In 2011 Diageo constructed a “super-premium” finishing center in Singapore, located adjacent to the first facility. The new center further supports the company’s agile supply chain strategy by developing time-sensitive products for special occasions. For example, it creates special liquor packages for the Chinese New Year and Vietnam’s “Tet” New Year celebrations. The center can even produce packages with special engravings on them. Performing these activities in a purpose-built facility has undeniable benefits. “Our super-premium finishing center allows for limited-edition, small-batch orders to be quickly assembled at short notice without compromising cost efficiencies and disrupting the supply chain operations for the rest of our portfolio,” Rice explains.

A competitive advantage

While Diageo’s approach has been very effective in mitigating supply chain risk in Asia, it has also helped Diageo better manage its costs and forward planning. For example, because the Singapore center allows Diageo to reduce long lead times for imported product, especially Scotch whisky, the company can hold less inventory in Asia and still respond quickly to local demand. “By establishing a distribution and finishing center and a super-premium center in Singapore, we’re able to keep our products closer to markets in the region,” Rice says. “Markets now have the option of placing orders with a shorter lead time and improved forecast accuracy.”

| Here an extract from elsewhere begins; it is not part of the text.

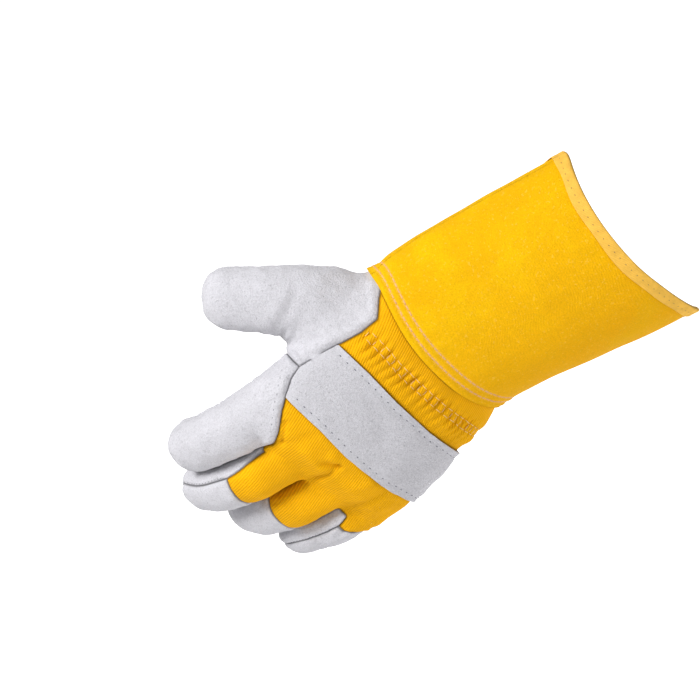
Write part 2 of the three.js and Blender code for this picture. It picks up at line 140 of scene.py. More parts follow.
# Reach of a fingertip's cap to the thumb side: place along the finger, across it.
CAPS = {
    "middle": np.array([(28, 13.4), (42, 12.7), (55, 10.6), (75, 10.6), (95, 11.4)]),
    "ring": np.array([(0, 17.0), (95, 17.0)]),
    "little": np.array([(15, 9.0), (28, 5.7), (34, 3.2), (48, 2.7), (62, 2.8), (75, 2.0)]),
}
# Heights of the seams between backs and fronts above a finger's middle line, on its side to the
# little finger and on its side to the thumb.
SEAM_HEIGHTS = {"index": (6, 6), "middle": (-3, 8), "ring": (2.5, -3), "little": (6, 6)}
# Sections of the cuff: at from hem to mouth, growth, depth, shift, rise, squareness.
CUFF = np.array([
    (0.00, 0.00, 0.00, 0.000, 0.000, 2.35),
    (0.12, 0.34, 0.10, 0.020, 0.010, 2.35),
    (0.27, 0.50, 0.25, 0.067, 0.020, 2.35),
    (0.50, 0.66, 0.45, 0.161, 0.040, 2.30),
    (0.80, 0.94, 0.78, 0.287, 0.065, 2.15),
    (1.00, 1.00, 1.00, 0.365, 0.080, 2.02),
])
# The cuff's hem: where it starts, its skew to the thumb side, its scoop at the back and its
# ease over the wrist. The mouth's turn in degrees, and its dip at the back and the palm.
HEM_START, HEM_SKEW, HEM_DIP, HEM_EASE = 12, 3, 14, 1
MOUTH_TURN, MOUTH_DIP = 6, 17
# The hem's two sewn rows, and its rolls and the dents at the rows: place, half width, height.
HEM_ROWS = (4.8, 9.4)
HEM_ROLLS = ((1.8, 1.9, 1.05), (7, 2.4, 0.5), (HEM_ROWS[0], 0.8, -0.4), (HEM_ROWS[1], 0.8, -0.4))
# Rows of stitches: how far the strap's lie from its edges, and the gathers' from their middle.
STRAP_ROW, GATHER_ROW = 3.5, 2.5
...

Diageo’s differentiated product strategy results in a competitive advantage in Asia, Rice says, because it gives the global manufacturer the ability to sell a range of products that meet different consumer demands, and thus capture a greater share of Asia-Pacific’s various markets. Diageo’s differentiated supply chain design and infrastructure, matched to specific product marketing strategies, makes all that possible. Says Rice: “Establishing differentiated capabilities in our supply chain allows us to support this strategy with speed and agility.”